Der Anschlag auf die französische Satirezeitung "Charlie Hebdo" jährt sich heute zum fünften Mal. Das Blatt erscheint dazu in einer Sonderausgabe. Erstmals seit dem Attentat treten mehrere Redaktionsmitglieder am Abend live im französischen Fernsehen und im Radio auf.
Schwer bewaffnete Islamisten hatten am 7. Januar 2015 die Pariser Redaktionsräume von "Charlie Hebdo" gestürmt und zwölf Menschen getötet, darunter einige der bekanntesten Karikaturisten Frankreichs. Die Satirezeitung hatte zuvor immer wieder Drohungen wegen Karikaturen des Propheten Mohammed erhalten. Unter dem Schlagwort "Je suis Charlie" (Ich bin Charlie) ging nach dem Anschlag eine Welle der Solidarität um die Welt.

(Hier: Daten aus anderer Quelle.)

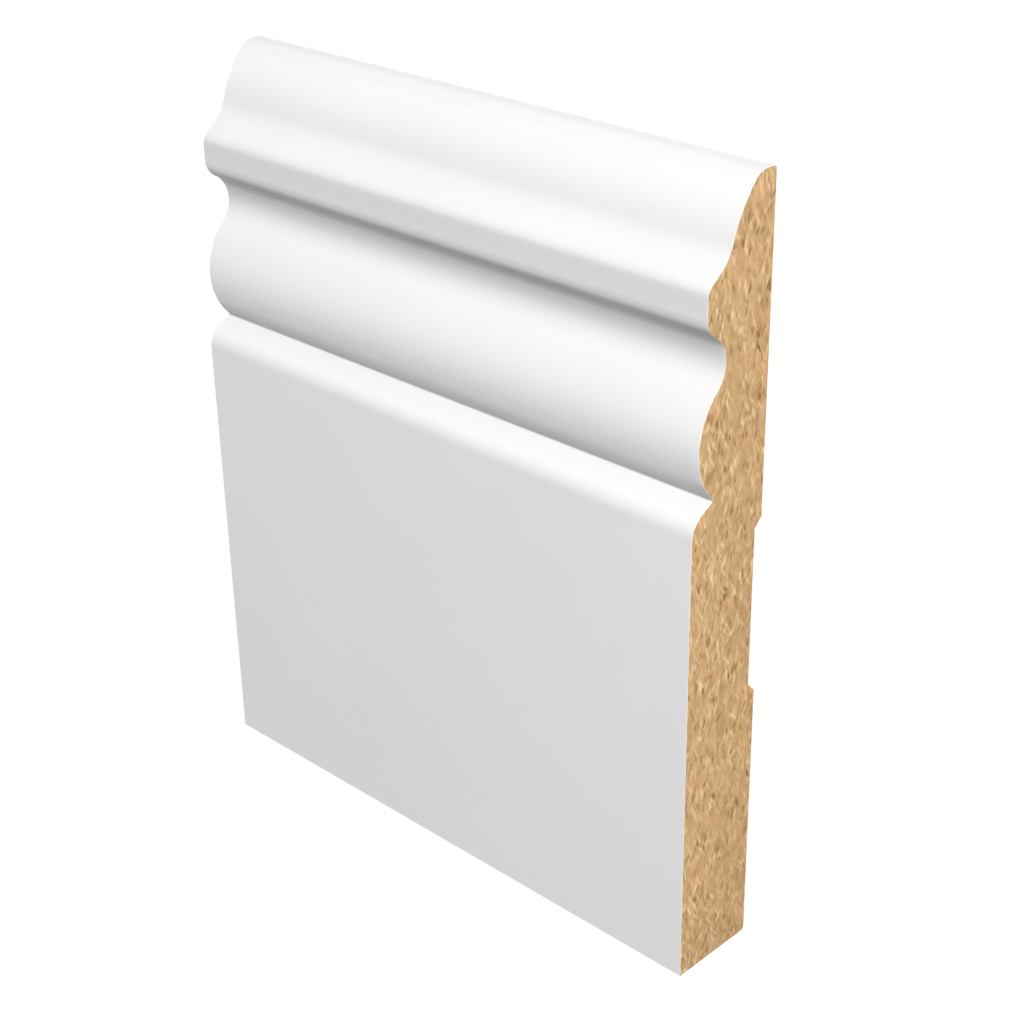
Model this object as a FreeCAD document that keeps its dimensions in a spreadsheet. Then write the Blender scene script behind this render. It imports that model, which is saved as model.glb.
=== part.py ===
"""Skirting board length: one piece of moulded MDF, lying on its back.

Row frame: X runs along the length, Y up the height of the board as fixed to a
wall (the floor edge is at -Y, the moulded edge at +Y), Z out of the back. The
origin is the middle of the back, so the board lies on Z = 0 with its face up.
The board is made as a moulder makes it: a plain strip, one cutter that runs
along the face and the top edge, and one that relieves the back.
"""
import FreeCAD, Part
import math
import os

import Sketcher

NODE = "skirting_board"

# Driving sizes in millimetres and degrees. Depths are measured from the face plane.
SIZES = [
    ("length", 120.0, "cut length of the piece"),
    ("height", 144.0, "floor edge to top edge"),
    ("thickness", 18.0, "back to face"),
    ("arris_radius", 0.7, "eased long edges of the back"),
    ("ogee_height", 17.5, "top edge down to the end of the flat fillet"),
    ("crown_radius", 3.5, "round from the ogee into the top edge"),
    ("ogee_radius", 24.0, "swelling part of the ogee"),
    ("hollow_radius", 7.5, "hollow at the foot of the ogee"),
    ("top_land", 2.4, "flat left on the top edge, over the back"),
    ("slope_angle", 52.5, "lean of the short slope over the fillet"),
    ("slope_length", 2.2, "length of that slope"),
    ("fillet_high_radius", 3.0, "round from the fillet into the slope"),
    ("fillet_low_radius", 4.0, "round from the cove onto the fillet"),
    ("fillet_width", 2.9, "flat part of the fillet"),
    ("fillet_depth", 2.35, "face plane to fillet"),
    ("cove_radius", 5.8, "hollow under the fillet"),
    ("cove_depth", 7.15, "face plane to the bottom of the cove"),
    ("bead_radius", 12.9, "swelling between cove and quirk"),
    ("bead_depth", 1.2, "face plane to the nose of the bead"),
    ("quirk_depth", 4.95, "face plane to the root of the quirk"),
    ("quirk_root_radius", 0.3, "root of the quirk"),
    ("quirk_flank_angle", 61.0, "lean of the quirk's lower flank"),
    ("shoulder_radius", 4.7, "round from the plain face into the quirk"),
    ("relief_rise", 51.3, "floor edge up to the relief of the back"),
    ("relief_width", 33.3, "mouth of the relief"),
    ("relief_depth", 1.7, "depth of the relief"),
    ("relief_flank_angle", 45.0, "lean of the relief's sides"),
    ("cutter_overrun", 5.0, "how far both cutters reach out of the strip"),
]

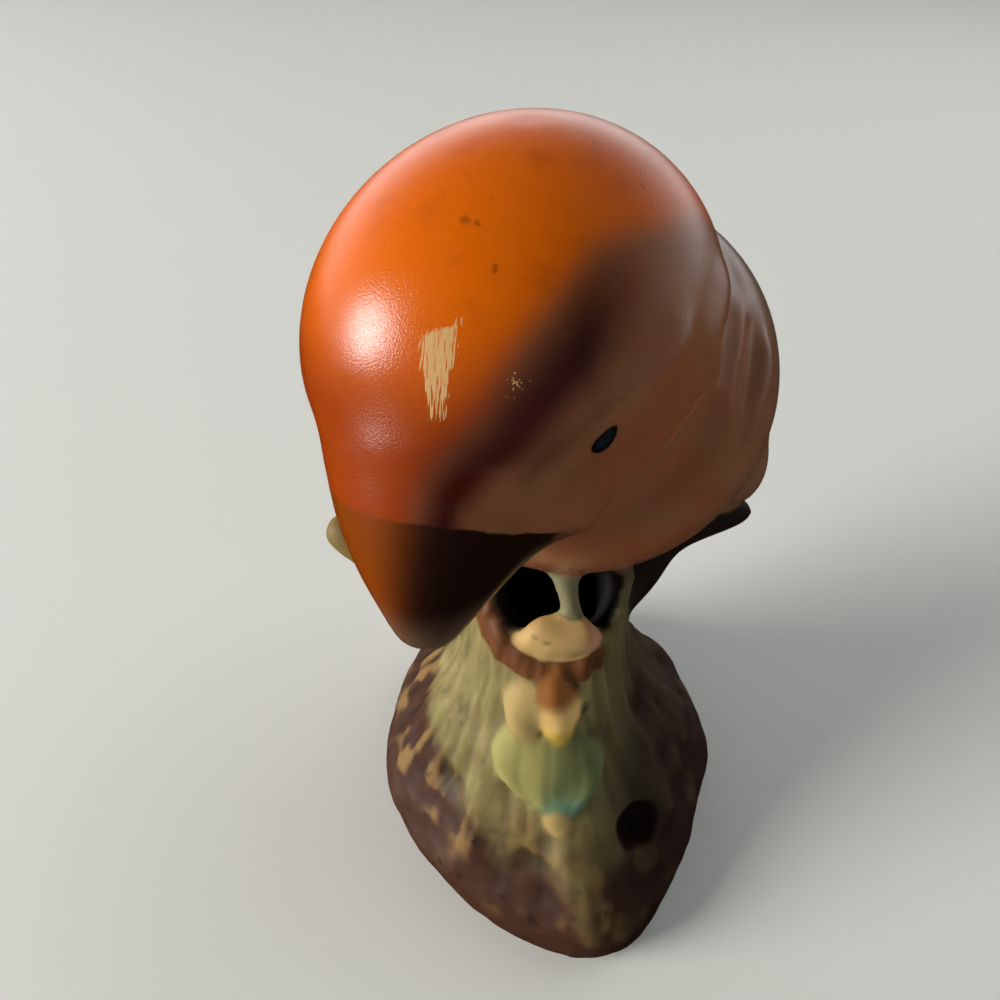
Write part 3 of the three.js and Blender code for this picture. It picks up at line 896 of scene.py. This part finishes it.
def srgb(red, green, blue):
    """A colour as it looks on a screen, from 0 to 255, as the light that it reflects."""
    shares = [level / 255 for level in (red, green, blue)]
    return tuple(((share + 0.055) / 1.055) ** 2.4 if share > 0.04 else share / 12.92 for share in shares)


ORANGE = srgb(214, 98, 5)
RED_ORANGE = srgb(140, 53, 3)
SIDE_BROWN = srgb(140, 92, 62)
SIDE_RED = srgb(142, 82, 52)
SIDE_SHEEN_GREY = srgb(128, 104, 88)
SHADE_MAROON = srgb(52, 3, 1)
BEAK_SHADE_DARK = srgb(34, 15, 7)
BEAK_LIT_ORANGE = srgb(120, 54, 4)
BEAK_SHEEN = srgb(112, 88, 68)
EYE_BLUE = srgb(26, 34, 42)
EYE_BLACK = srgb(16, 14, 14)
SCUFF_CREAM = srgb(208, 170, 116)
MARK_BROWN = srgb(70, 34, 20)
OLIVE = srgb(126, 113, 68)
OLIVE_PALE = srgb(144, 131, 84)
OLIVE_DARK = srgb(84, 78, 44)
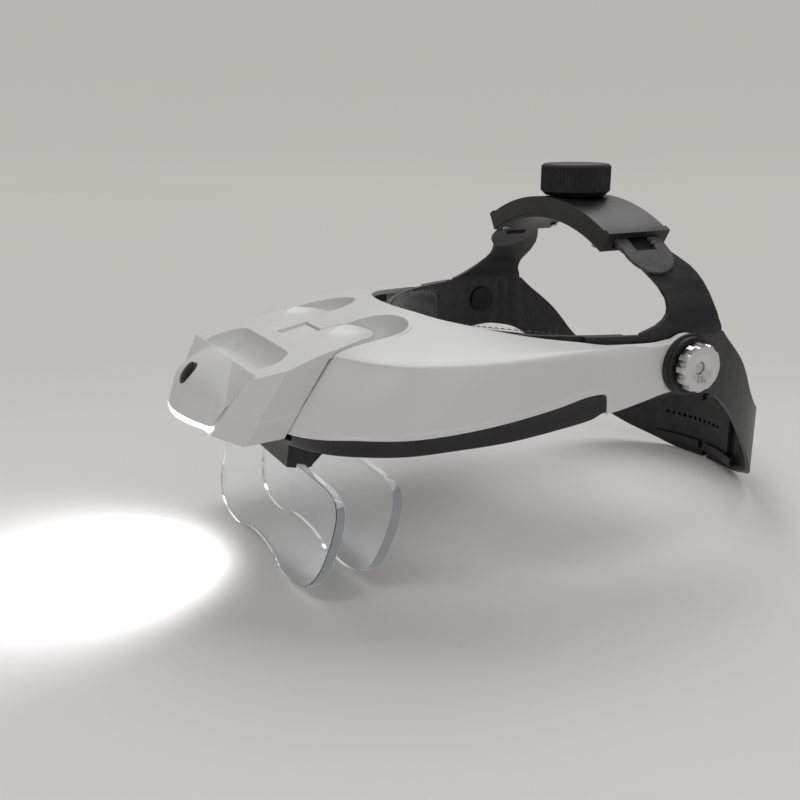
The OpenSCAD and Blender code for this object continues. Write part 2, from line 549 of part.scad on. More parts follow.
// Plan of the hood's two ears and the notch between them for the visor's tongue
ear_r = 14.2;
ear_x = 8.4 + ear_r;
ear_y = ear_rear - ear_r;
module ear_plan(g) translate([0, 0, 80]) linear_extrude(40) {
  half = [[41 + g, -160], [38.5 + g, -141], [ear_x + ear_r + g, ear_y], [8.4 - g, ear_y],
    [8.4 - g, tongue_tip - 0.6 + g]];
  polygon(concat(half, back(flip(half))));
  for (s = [1, -1]) translate([s * ear_x, ear_y]) circle(r = ear_r + g);
}
// Finger hollow behind each ear
bowl = [25.5, -113.5, 99.5];
bowl_r = 14.5;
module finger_bowl(r) for (s = [1, -1]) mirrored(s) translate(bowl) {
  sphere(r = r);
  rotate([90, 0, 0]) cylinder(r = r, h = 17);
}
post_at = [[visor_half_w - 12, -112, 82], [visor_half_w - 31, -138, 75]];
module visor_shell() color([0.86, 0.86, 0.85]) place() difference() {
  union() {
    skin([for (h = full_way) visor_ring(h)]);
    for (s = [1, -1]) mirrored(s) bar_x(disc_d + 1, arm_boss_x, visor_half_w, pivot_y, pivot_z);
    intersection() {
      finger_bowl(bowl_r + 1.8);
      along_x(-45, 45) polygon([[-131, 80], [-90, 80], [-95, 97.6], [-100, 96.6], [-113.5, 94], [-131, 90]]);
    }
    for (s = [1, -1]) mirrored(s) for (p = post_at) let (foot = lookup(-p[1], trim_low) + 2.3)
      translate([p[0], p[1], foot]) cylinder(d = 6, h = p[2] - foot);
  }
  finger_bowl(bowl_r);
  for (s = [1, -1]) mirrored(s) {
    bar_x(stud_d + 2 * pin_gap, arm_in_x - 5, visor_half_w + 5, pivot_y, pivot_z);
    for (p = post_at) translate([p[0], p[1], 50]) cylinder(d = screw_d, h = 20);
  }
  along_x(-60, 60) polygon([[-200, 50], [seam[0][0], 50], seam[0], seam[1], [seam[1][0], 120], [-200, 120]]);
  along_x(-tray_half - 0.4, tray_half + 0.4) polygon([[-162, 50], [-152.3, 50], [-152.3, 67.4], [-162, 56]]);
  along_x(-tray_half - 0.4, tray_half + 0.4) polygon([[-145, 87.6], [-137.2, 87.6], [-133.4, 83.2], [-133.9, 75], [-145, 75]]);
  intersection() {
    along_x(-45, 45) polygon([[-145, 120], [-145, 86.2], [-135, 87.8], [ear_rear + 0.5, 92.3], [ear_rear + 0.5, 120]]);
    ear_plan(hood_gap);
  }
}

// Soft lip under the visor's edge along the forehead
function liner_ring(b) = let (e = [edge_half_w * cos(b), -edge_front * sin(b)], d = e / norm(e),
  z = lookup(-e[1], edge_z) - shell_t, a = e + d * 0.8, c = e + d * 2.2, h = 4 * sin(b) + 1)
  [p3(a, z - 0.1), p3(a, z - h + 0.5), p3(mix(a, c, 0.5), z - h), p3(c, z - h + 0.5), p3(c, z - 0.5)];
module visor_liner() color([0.3, 0.3, 0.31]) place()
  skin([for (i = [0:36]) liner_ring(mix(44, 136, i / 36))]);

// Black strip along the visor's lower edge, with a flange and the lens hinge's cross plate
trim_t = 2.2;
trim_way = concat([for (y = [-41, -43, -50, -56]) [[visor_half_w, y], [1, 0], 0.4]],
  [for (q = nose_qs) [low_pt(q), out_dir(q), mix(0.4, trim_flange - trim_t, min(1, q / 25))]]);
trim_full = concat(trim_way, [for (i = [len(trim_way) - 2:-1:0]) let (h = trim_way[i]) [fl(h[0]), fl(h[1]), h[2]]]);
function trim_ring(h) = let (o = h[0] + h[1] * 0.25, d = h[1], y = -o[1], zt = y < 42 ? 72.4 : lookup(y, trim_top),
  zb = y < 42 ? 67 : lookup(y, trim_low), i1 = o - d * trim_t, i2 = i1 - d * h[2])
  [p3(o, zb + 0.5), p3(o, zt), p3(i1, zt), p3(i1, zb + 2), p3(i2, zb + 2), p3(i2, zb), p3(o - d * 0.5, zb)];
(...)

Die Zeitung "Charlie Hebdo" im Verkaufsständer 
Die Zeitung "Charlie Hebdo" erscheint heute in Paris in einer Sonderausgabe. © picture-alliance/Hollandse Hoogte/Harold Versteeg
Es habe damals in Deutschland für eine kurze Zeit eine "verlogene Solidarität" mit Satirikern und Komik gegeben, urteilt der Satiriker Tim Wolff, der 2015 Chefredakteur der Satirezeitschrift "Titanic" war und an dem Tag rund hundert Interviews zu dem Anschlag auf die Pariser Kollegen gab.
"Sie wurden so nach vorne geschoben: Ihr verteidigt jetzt die Freiheit und wenn es sein muss mit dem Tod", erinnert sich Wolff. "Wenn Leute sterben, dann ist das immer schön heroisch."
Das habe aber nur zwei, drei Wochen angehalten. Denn in Wahrheit gebe es bei Islamisten und anderen Leuten mit einer Weltanschauung eine Art gemeinschaftliche Ablehnung gegen das Komische und Despektierliche. "Deshalb ist es jetzt eigentlich 'business as usual' wieder."

Veränderung durch soziale Medien

Dass heutzutage "harmlose Oma-Liedchen" zu Massenprotesten führten, sei vermutlich eher den sozialen Medien und der Beschleunigung der Kommunikation zuzuschreiben, so der Satiriker. Bei der "Titanic" habe die Redaktion schon immer vergleichbare Erfahrungen gemacht.
"Das, was man heute Shitstorm nennt, hatte die Titanic vorher schon oft genug und sei es in Leserbriefform." Deshalb habe man sich in der Redaktion abtrainiert, darüber nachzudenken, wie Reaktionen auf eine Veröffentlichung ausfallen könnten. Es lasse sich nicht vorhersagen, was einen Skandal auslöse und wie der dann aussehe.
Nach der Anzeigenparodie "Ich war eine Dose" hätten beispielsweise überraschend die Weißblechunternehmen gegen die Zeitschrift geklagt. "Das ahnt man vorher nicht."